Army Wife Talk Radio is the podcast of Army Wife Network, and 2022 marks 17 years that it has been on the air! We’ve published 871 episodes! So we have broadcasts on so many topics. A lot of topics focus on the importance of milspouse mental health and self-care, but we also introduce authors, military spouses making waves in our community, and so many great resources. We get to highlight and celebrate the successes and stories of spouses, advocates, and people making a difference.
When you approach your first PCS as a milspouse, where do you begin?
Start by taking a deep breath and asking a lot of questions! When we first PCSed, I had just gotten married and gone through school, so I didn’t have time to build my tribe. Try to view it as an adventure, even if it’s to a place you aren’t excited about yet. If you are struggling with your location, try to pump yourself up and do “mandatory fun” to lighten the mood for your family. Have a sense of humor about the process, and share your story online and laugh about it as it goes. Our first PCS, they took our huge couch and dropped it off the balcony to move it! Then I got lost in St. Louis and since my husband was driving the other vehicle, we got separated and I was so mad that he “left me.” I did learn a lot then, and I would do a lot of things differently.
What do you wish you had known before your first PCS move?
Do your research, and be aggressive about it! Resources have changed dramatically, so use the internet and reach out! Use your people, because it is a small military world. Ask for recommendations (take them with a grain of salt) and do your research to start mapping things out.
Also, start early to purge and pre-pack some items one room at a time. If you wait until the month of the move, it will be way too much. Start going through things you can trash and donate. And be graciou to your service member, because if this is your first PCS, it is probably their first PCS with a spouse. So their other moves probably went very differently and they didn’t have to move as much stuff in the past.
Tessa: My first PCS was to Guam, so we got an express shipment, and I didn’t know what that was all about, so I just sent my whole closet--formal gowns, winter coats, etc. Turns out it would have been much more useful to have a shower curtain, a pillow, towels, pots, and pans, haha! So you really have to do your research to learn about what choices are best.
Lizann: That’s a big part of what PCSgrades does! We help you with all that research, from Area Guides to tell you about your new base, but also reviews from actual military families about base housing, off-base neighborhoods, real estate agents, and more. And our blog articles offer tons of tips and tricks to help your move go more smoothly. So not only can you learn about where to live, but you can also start to get excited about your move and find out how to have a successful PCS.
How would you encourage newer spouses to build community and get connected after a move?
You need to be courageous, creative, and aggressive. Being courageous means putting yourself out there and doing it early. When I was a new milspouse, I spent a lot of time alone with my dog because I didn’t know milspouses were awesome! He was gone a lot, and one of my biggest fears happened while he was away at school. I had a miscarriage, and ended up laying in the Emergency Room by myself because I had no one to call. I realized I made a mistake because I had no one who could get on the base and be with me.

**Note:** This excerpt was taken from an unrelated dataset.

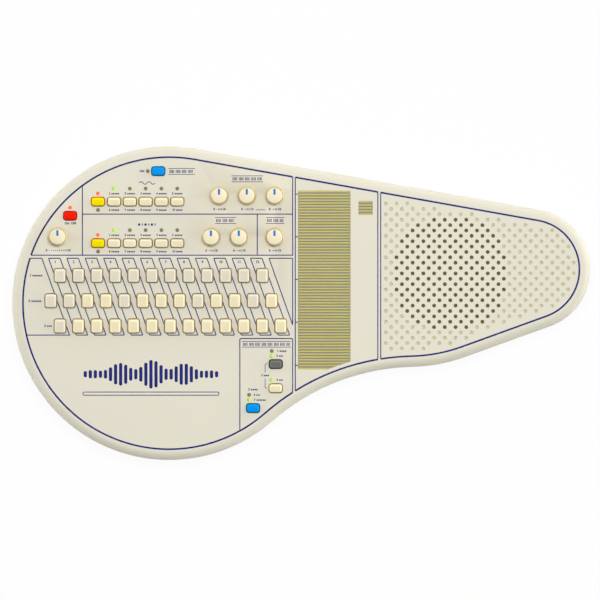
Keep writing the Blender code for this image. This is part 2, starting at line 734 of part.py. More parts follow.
def make_function_buttons():
    sections = cap_sections(FUNCTION_WIDTH, FUNCTION_DEPTH, FUNCTION_CORNER, FUNCTION_HEIGHT)
    mesh = loft_mesh("function_cap", sections)
    mesh.materials.append(MATERIALS["cream"])
    for name, (x, y, colour) in SINGLE_BUTTONS.items():
        place_button(name, mesh, (x, y), colour)
    for name, row_y in (("voice_select_button", VOICE_ROW_Y), ("pattern_select_button", PATTERN_ROW_Y)):
        place_button(name, mesh, (ROW_LEFT_X, row_y), "yellow")


def make_button_bank(name, row_y):
    """Five cream caps moulded on one rail, which slides as a single piece under the panel."""
    places = row_places(row_y)
    middle = ((places[0][0] + places[-1][0]) / 2, row_y)
    half_length = (places[-1][0] - places[0][0] + FUNCTION_WIDTH) / 2 + BANK_RAIL_MARGIN
    half_depth = FUNCTION_DEPTH / 2 + CAP_SKIRT_FLARE
    neck = -(WALL + REST_GAP)
    rail = rectangle(-half_length, half_length, -half_depth, half_depth)
    bank = prism(name, [rail], neck - CAP_SKIRT_HEIGHT, neck, PARTS)
    bank.location = (*middle, PANEL_Z)
    for number, (x, y) in enumerate(places, 1):
        centre = (x - middle[0], y - middle[1])
        sections = cap_sections(
            FUNCTION_WIDTH, FUNCTION_DEPTH, FUNCTION_CORNER, FUNCTION_HEIGHT, centre, with_skirt=False
        )
        tool_name = f"{name}_cap_{number}"
        cap = adopt(tool_name, loft_mesh(tool_name, sections), CUTTERS)
        cap.location = bank.location
        join(bank, cap)
    finish(bank, "cream")


def make_knobs():
    """Turned knobs with a bore for the shaft and a slot for the pointer, which faces +Y at rest."""
    bore = SHAFT_RADIUS + REST_GAP
    profile = [
        (0.0, KNOB_HEIGHT),
        (KNOB_TOP_RADIUS, KNOB_HEIGHT),
        (KNOB_SHOULDER_RADIUS, KNOB_HEIGHT - KNOB_SHOULDER_HEIGHT),
        (KNOB_BASE_RADIUS, 0.0),
        (bore, 0.0),
        (bore, KNOB_BORE_DEPTH),
        (0.0, KNOB_BORE_DEPTH),
    ]
    far = KNOB_TOP_RADIUS - KNOB_SHOULDER_HEIGHT
    slot = rectangle(-POINTER_WIDTH / 2, POINTER_WIDTH / 2, far - POINTER_LENGTH, far)
    for name, (x, y) in KNOBS.items():
        knob = turned(name, profile, KNOB_SIDES, PARTS)
        knob.location = (x, y, KNOB_BOTTOM_Z)
        tool = prism(name + "_slot", [slot], KNOB_HEIGHT - POINTER_DEPTH, KNOB_HEIGHT + POINTER_DEPTH)
        tool.location = knob.location
        cut(knob, tool)
        finish(knob, "knob_cream")


def make_strum_plate():
    """Board under the panel whose two strip fields stand up in the windows, with grooves between strips."""
    top = CEILING_Z - REST_GAP
    face = PANEL_Z - STRUM_SUNK
    board_low = top - STRUM_BOARD_THICKNESS
    plate = prism("strum_plate", [strum_outline(STRUM_BOARD_MARGIN)], board_low, top, PARTS)
    pad_right = PAD_LEFT_X + PAD_WIDTH + STRUM_BOARD_MARGIN
    pad_near = PAD_FAR_Y - (PAD_COUNT - 1) * PAD_PITCH - STRIP_WIDTH - STRUM_BOARD_MARGIN
    arm = rectangle(STRUM_LEFT_X + STRUM_WIDTH, pad_right, pad_near, PAD_FAR_Y + STRUM_BOARD_MARGIN)
    join(plate, prism("pad_board", [arm], board_low, top))
    join(plate, prism("strip_fields", [strum_outline(0.0), pad_outline(0.0)], top - SEAT_OVERLAP, face))
    fields = (
        (STRUM_LEFT_X, STRUM_WIDTH, STRUM_FAR_Y, STRIP_PITCH, STRIP_COUNT),
        (PAD_LEFT_X, PAD_WIDTH, PAD_FAR_Y, PAD_PITCH, PAD_COUNT),
    )
    grooves = []
    for left, width, far, pitch, count in fields:
        for i in range(count - 1):
            low = far - (i + 1) * pitch
            high = far - i * pitch - STRIP_WIDTH
            grooves.append(rectangle(left - REST_GAP, left + width + REST_GAP, low, high))
    cut(plate, prism("strip_grooves", grooves, face - STRIP_HEIGHT, face + STRIP_HEIGHT))
    finish(plate, "strip_gold")


def make_speaker():
    """Loudspeaker that faces up under the grille: flange, surround, cone, dust cap, basket and magnet."""
    face = CEILING_Z - REST_GAP
    flange = face - SPEAKER_FLANGE_THICKNESS
    surround_outer = SPEAKER_RADIUS - SPEAKER_FLANGE_WIDTH
    cone_outer = surround_outer - SPEAKER_SURROUND_WIDTH
    cone_foot = face - SPEAKER_CONE_DEPTH
    basket_foot = cone_foot - SPEAKER_BASKET_WALL
    shoulder_radius, shoulder_rise = SPEAKER_DUST_CAP_SHOULDER
    profile = [
        (0.0, cone_foot + SPEAKER_DUST_CAP_RISE),
        (shoulder_radius, cone_foot + shoulder_rise),
        (SPEAKER_DUST_CAP_RADIUS, cone_foot),
        (cone_outer, flange),
        ((cone_outer + surround_outer) / 2, face - REST_GAP),
        (surround_outer, flange),
        (surround_outer, face),
        (SPEAKER_RADIUS, face),
        (SPEAKER_RADIUS, flange),
        (surround_outer, flange - SPEAKER_BASKET_WALL),
        (SPEAKER_MAGNET_RADIUS, basket_foot),
        (SPEAKER_MAGNET_RADIUS, basket_foot - SPEAKER_MAGNET_THICKNESS),
        (0.0, basket_foot - SPEAKER_MAGNET_THICKNESS),
    ]
    speaker = turned("speaker", profile, SPEAKER_SIDES, PARTS)
    speaker.location = (SPEAKER_X, SPEAKER_Y, 0.0)
    finish(speaker, "speaker_black")


def make_control_board():
    """Circuit board with the potentiometers, the contact mat, the switches, the lights and the jacks."""
    board = prism("control_board", [housing_outline(BOARD_INSET)], BOARD_BOTTOM_Z, BOARD_TOP_Z, PARTS)
    far = BIG_END_Y + BIG_END_RADIUS
    left = BIG_END_X - BIG_END_RADIUS
    trim = rectangle(left, BOARD_RIGHT_X, BOARD_NEAR_Y, far)
    combine(board, "INTERSECT", prism("board_trim", [trim], 0.0, PANEL_Z))
    sunk = BOARD_TOP_Z - SEAT_OVERLAP
    pots = [square(place, POT_WIDTH) for place in KNOBS.values()]
    join(board, prism("pots", pots, sunk, CEILING_Z - REST_GAP))
    shafts = [polygon(place, SHAFT_RADIUS, SHAFT_SIDES) for place in KNOBS.values()]
    shaft_top = KNOB_BOTTOM_Z + KNOB_BORE_DEPTH - REST_GAP
    join(board, prism("pot_shafts", shafts, CEILING_Z - 2 * REST_GAP, shaft_top))
    places = [place for _, _, _, place in chord_places()]
    reach_x = CHORD_WIDTH / 2 + CAP_SKIRT_FLARE
    reach_y = CHORD_DEPTH / 2 + CAP_SKIRT_FLARE
    mat = rectangle(
        min(x for x, _ in places) - reach_x,
        max(x for x, _ in places) + reach_x,
        min(y for _, y in places) - reach_y,
        max(y for _, y in places) + reach_y,
    )
    join(board, prism("contact_mat", [mat], sunk, BOARD_TOP_Z + MAT_THICKNESS))
    switches = [square(place[:2], SWITCH_WIDTH) for place in SINGLE_BUTTONS.values()]
    switches += [switch_bar(row_y) for row_y in (VOICE_ROW_Y, PATTERN_ROW_Y)]
    switch_top = SKIRT_BOTTOM_Z - FUNCTION_TRAVEL - REST_GAP
    join(board, prism("switches", switches, sunk, switch_top))
    lights = [polygon(place, LIGHT_RADIUS, LIGHT_SIDES) for place in light_places()]
    join(board, prism("lights", lights, sunk, PANEL_Z + LIGHT_PROUD))
    wall_y = min(y for _, y in jack_places()) - WALL
    front = wall_y - JACK_SETBACK
    bodies = [
        rectangle(x - JACK_WIDTH / 2, x + JACK_WIDTH / 2, front - JACK_LENGTH, front)
        for x, _ in jack_places()
    ]
    jack_low = BOARD_BOTTOM_Z - JACK_HEIGHT
    join(board, prism("jack_bodies", bodies, jack_low, BOARD_BOTTOM_Z + SEAT_OVERLAP))
    noses = [(x, JACK_Z, front - SEAT_OVERLAP, y) for x, y in jack_places()]
    join(board, rods_along_y("jack_noses", noses, JACK_NOSE_RADIUS, JACK_SIDES))
    bores = [(x, JACK_Z, y - JACK_BORE_DEPTH, y + WALL) for x, y in jack_places()]
    cut(board, rods_along_y("jack_bores", bores, JACK_BORE_RADIUS, JACK_SIDES))
    finish(board, "board_green")


def switch_bar(row_y):
    """The row of switches under one select button and its bank, as one bar."""
    half = SWITCH_WIDTH / 2
    return rectangle(ROW_LEFT_X - half, row_places(row_y)[-1][0] + half, row_y - half, row_y + half)


make_top_case()
make_bottom_case()
make_battery_door()
make_control_board()
make_strum_plate()
make_speaker()
make_chord_buttons()
make_function_buttons()
make_button_bank("voice_button_bank", VOICE_ROW_Y)
make_button_bank("pattern_button_bank", PATTERN_ROW_Y)
make_knobs()
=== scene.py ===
import itertools
import math

import bmesh
import bpy
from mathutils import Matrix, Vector, geometry


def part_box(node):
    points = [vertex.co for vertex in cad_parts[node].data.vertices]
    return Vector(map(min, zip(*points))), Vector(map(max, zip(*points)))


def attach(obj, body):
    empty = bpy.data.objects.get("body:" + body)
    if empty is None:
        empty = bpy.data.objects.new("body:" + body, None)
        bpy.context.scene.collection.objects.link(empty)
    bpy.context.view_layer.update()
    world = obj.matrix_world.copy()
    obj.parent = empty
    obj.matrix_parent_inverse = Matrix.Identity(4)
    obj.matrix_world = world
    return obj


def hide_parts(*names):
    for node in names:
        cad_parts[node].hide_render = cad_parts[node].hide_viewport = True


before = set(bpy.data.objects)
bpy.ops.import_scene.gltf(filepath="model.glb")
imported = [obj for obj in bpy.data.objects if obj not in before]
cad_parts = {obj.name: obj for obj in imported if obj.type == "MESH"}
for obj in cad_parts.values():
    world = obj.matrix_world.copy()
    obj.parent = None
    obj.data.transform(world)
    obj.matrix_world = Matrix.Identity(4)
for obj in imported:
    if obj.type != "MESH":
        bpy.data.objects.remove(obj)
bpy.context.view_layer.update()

# The studio. The camera hangs straight above on a long lens, over a plain pale floor that only
# keeps the shadow. The white tent is bright only low down, most of all at the left and right and
# least on the near side, and one soft lamp hangs nearly overhead, a little to the far side.
MM = 0.001
bpy.context.scene.view_settings.view_transform = "Standard"


class Wire:
    """A socket in a node tree. Arithmetic on it adds Math nodes, and node() adds any other."""

    def __init__(self, tree, socket=None):
        self.tree = tree
        self.socket = socket

    def node(self, kind, settings=None, sockets=None, output=0):
        made = self.tree.nodes.new("ShaderNode" + kind)
        for key, value in (settings or {}).items():
            setattr(made, key, value)
        for key, value in (sockets or {}).items():
            if isinstance(value, Wire):
                self.tree.links.new(value.socket, made.inputs[key])
            else:
                made.inputs[key].default_value = value
        return Wire(self.tree, made.outputs[output] if made.outputs else None)

    def maths(self, operation, *values):
        return self.node("Math", {"operation": operation}, dict(enumerate(values)))

    def __add__(self, other):
        return self.maths("ADD", self, other)

    def __radd__(self, other):
        return self.maths("ADD", other, self)

    def __sub__(self, other):
        return self.maths("SUBTRACT", self, other)

    def __rsub__(self, other):
        return self.maths("SUBTRACT", other, self)

    def __mul__(self, other):
        return self.maths("MULTIPLY", self, other)

    def __rmul__(self, other):
        return self.maths("MULTIPLY", other, self)


def shade(red, green, blue):
    """A screen colour, as the linear colour that a shader takes."""
    steps = [value / 255 for value in (red, green, blue)]
    return (*[s / 12.92 if s <= 0.04045 else ((s + 0.055) / 1.055) ** 2.4 for s in steps], 1.0)


def empty_tree(owner):
    owner.use_nodes = True
    owner.node_tree.nodes.clear()
    return Wire(owner.node_tree)


def seen_directly(start):
    """1 where a ray comes from the camera, or from a gloss or glass that shows the backdrop."""
    kinds = ("Is Camera Ray", "Is Glossy Ray", "Is Transmission Ray")
    by_camera, by_gloss, by_glass = [start.node("LightPath", output=kind) for kind in kinds]
    return start.maths("MAXIMUM", by_camera, start.maths("MAXIMUM", by_gloss, by_glass))


def axis_of(vector, axis):
    return vector.node("SeparateXYZ", None, {"Vector": vector}, output=axis)


def mesh_from(name, bm):
    """Turns mesh work into a mesh, and lets the work go."""
    mesh = bpy.data.meshes.new(name)
    bm.to_mesh(mesh)
    bm.free()
    return mesh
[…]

Be creative. As milspouses, we often think our tribe needs to come from the military, but there are so many people in the local area that might have more to give because they have lived in the area, they know where to go, etc. So look off base at your church, your gym, a book club, etc.

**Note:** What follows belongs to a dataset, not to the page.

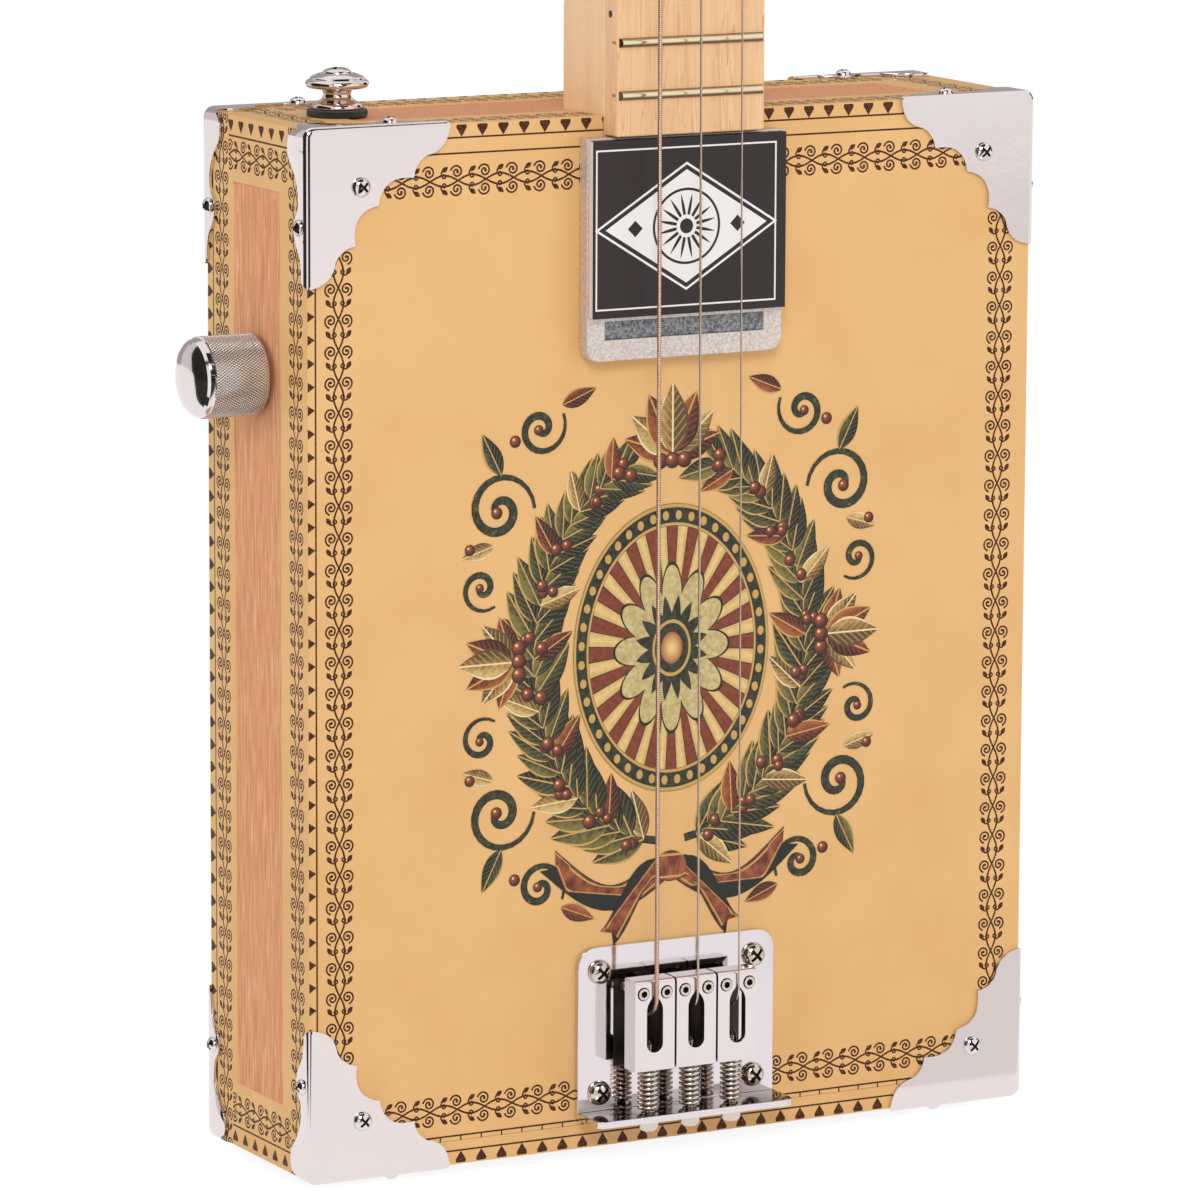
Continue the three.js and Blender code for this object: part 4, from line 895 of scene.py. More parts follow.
# fans of leaves at the top and both sides
for fan_x, fan_z, heading, size in ((0, 45, math.pi / 2, 16.5), (-41, 0, math.pi, 14.0), (41, 0, 0.0, 14.0)):
    for k, spread in enumerate((-1.25, 1.25, -0.85, 0.85, -0.42, 0.42, 0.0)):
        leaf(("rust_leaves", "gold_leaves")[(k // 2) % 2], fan_x, fan_z, heading + spread,
             size * (1 - 0.16 * abs(spread)), 1.35)
    for k in (-1, 0, 1):
        berry(fan_x - 1.5 * math.cos(heading) + 3.1 * k * math.sin(heading),
              fan_z - 1.5 * math.sin(heading) + 3.1 * k * math.cos(heading), 1.9)
# scrolls in the four corners
for sx in (-1, 1):
    for sz in (-1, 1):
        hand = sx * sz
        start = math.pi if sx > 0 else 0.0
        spiral_stroke(sx * 44.5, sz * 35.0, start, 8.2, 1.6, 1.5, hand=-hand)
        spiral_stroke(sx * 34.0, sz * 53.0, start - hand * 0.5, 6.0, 1.5, 1.25, hand=hand)
        spiral_stroke(sx * 49.0, sz * 17.5, start + hand * 0.9, 5.0, 1.4, 1.1, hand=hand)
        leaf("laurel_leaves", sx * 44.0, sz * 43.0, math.atan2(sz, sx * 0.5), 11.0, 1.1)
        leaf("gold_leaves", sx * 46.0, sz * 27.0, math.atan2(-sz * 0.3, sx), 8.5, 1.2)
        leaf("rust_leaves", sx * 28.5, sz * 58.0, math.atan2(sz * 0.4, -sx), 9.5, 1.15)
        berry(sx * 52.0, sz * 26.5, 1.3)
        berry(sx * 40.5, sz * 50.5, 1.4)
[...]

Be aggressive. Be intentional in building your community. Reach out right away. When you introduce yourself to someone, tell them you are looking for support, let them know you have an upcoming deployment or whatever it is that you will need help with. This looks different for introverts and extroverts. For an introvert, that might just mean making eye contact and asking someone to go for a walk or grab coffee. If you don’t like the word “aggressive,” substitute intentional, because we don’t have the time to shop around and make friends slowly, so we have to be very intentional about it. Make yourself go out and look for groups or clubs where you have a good fit.

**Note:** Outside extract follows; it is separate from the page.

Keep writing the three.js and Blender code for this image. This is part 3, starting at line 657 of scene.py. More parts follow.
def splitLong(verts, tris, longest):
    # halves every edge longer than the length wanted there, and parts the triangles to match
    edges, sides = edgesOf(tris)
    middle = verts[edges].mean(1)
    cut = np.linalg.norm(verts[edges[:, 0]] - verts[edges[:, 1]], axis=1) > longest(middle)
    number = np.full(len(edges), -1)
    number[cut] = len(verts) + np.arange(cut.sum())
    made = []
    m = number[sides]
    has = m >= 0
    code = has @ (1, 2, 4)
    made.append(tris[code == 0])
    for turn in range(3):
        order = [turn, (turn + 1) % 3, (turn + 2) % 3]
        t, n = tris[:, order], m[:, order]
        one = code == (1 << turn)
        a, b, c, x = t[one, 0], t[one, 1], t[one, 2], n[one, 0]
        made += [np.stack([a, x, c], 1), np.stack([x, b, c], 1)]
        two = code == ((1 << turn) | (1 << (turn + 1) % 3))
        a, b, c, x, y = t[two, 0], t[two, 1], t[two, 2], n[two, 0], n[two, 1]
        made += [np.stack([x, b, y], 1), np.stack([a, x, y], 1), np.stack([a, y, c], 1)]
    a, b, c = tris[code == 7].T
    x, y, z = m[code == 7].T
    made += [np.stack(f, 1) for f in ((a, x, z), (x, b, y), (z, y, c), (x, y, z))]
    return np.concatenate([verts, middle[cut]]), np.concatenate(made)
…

What can the military community do to support one another?
Seasoned spouses can be intentional to reach out, give invitations, and invite people into the community. Reach out and support people, nurture younger spouses, and share your tips and advice you have learned along the way. Offer to watch kids, cook a meal for them, take one thing off their plate so they have one less thing to do on moving day. Offer paper goods on packing and moving day so they have something left to eat on! Let the family that is PCSing set the pace to determine whether or not they want a goodbye party, what works for their kids, etc. Don’t pressure them with another event or another thing they have to attend.
Also, when you see someone asking for connections at a new base, consider your network and your own friends scattered across the world, and help connect new people to your network!
What resources do you recommend for PCSing?
Army Wife Network “Post with the Most” highlights 40 different bases from across branches to discuss things to know about the base and the local area. We also created a PCS One-Stop page that has checklists and tips for a variety of ideas for different types of PCS situations like moving with kids, pets, or overseas.
The USO has Coffee Connections each month at different locations around the world, so that can be a good way to connect and tap into your local community. Blue Star Families has a lot of local chapters that host events and outreach programs that are great when you are new to an area.
PCSgrades also offers Area Guides for almost 100 different duty stations with info about the local area, and we have reviews of base housing and off-base housing for many destinations, so you can read info written by military families for our fellow military community members.
Military OneSource also covers a variety of moving resources. There are free resources to find support for spouse employment, faith-based groups, etc. So searching and volunteering is a great way to start. If you homeschool, look for local groups and co-ops, or connect with the Military Homeschool group online.